Authoritative safety information is available from government and university sources. The CDC NIOSH Pocket Guide for Hydrogen Chloride summarizes health hazards and handling information. The OSHA chemical data page for hydrogen chloride provides occupational reference details. For broader chemical hygiene and emergency planning, many university environmental health departments also publish strong-acid handling procedures, such as the guidance from Princeton University Environmental Health and Safety.
Common mistakes when estimating muriatic acid pH
- Ignoring density. Percentage by weight is not the same as percentage by volume.
- Using the wrong final volume. pH depends on concentration, so final liters matter directly.
- Applying pure-water math to buffered water. Pools, tap water, and process water can resist pH change.
- Confusing stock molarity with final molarity. The acid in the bottle can be near 10 M, while the diluted solution may be 0.01 M or less.
- Treating pH as linear. A small numerical change may reflect a major chemical change.

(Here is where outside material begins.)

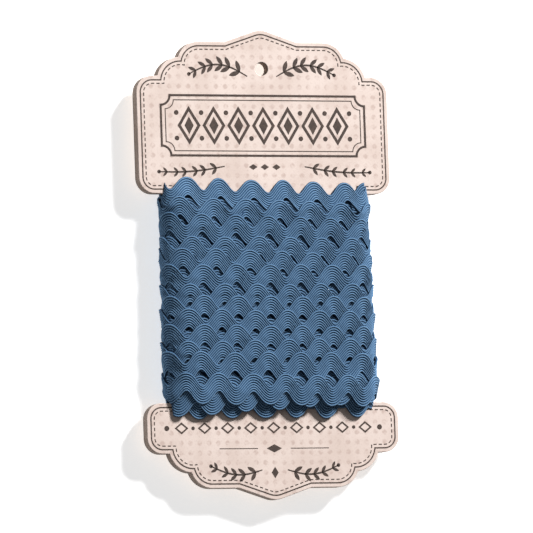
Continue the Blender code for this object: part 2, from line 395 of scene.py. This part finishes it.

When to trust theory and when to test
If you are preparing a known hydrochloric acid dilution in deionized or distilled water, the theoretical pH from a calculator is usually very good. If you are working with natural water, pool water, waste streams, masonry residue, or metal scale, testing becomes essential because side reactions consume acid. Carbonates, hydroxides, rust, and mineral deposits can all neutralize part of the dose. In those applications, a pH meter or a high-quality test kit should be used to confirm the result.
Bottom line
A good muriatic acid pH calculator does more than display a pH number. It connects commercial product data to real acid strength, translates volumes into moles, and helps you understand how dilution changes corrosivity. Used properly, it is an excellent planning and education tool. Just remember the main limitation: pure dilution math works best for simple water solutions, while real systems with alkalinity or reactive materials require measurement and adjustment. If you treat the calculator as a chemistry-based estimate and combine it with safe handling and actual testing, you will get the most value from it.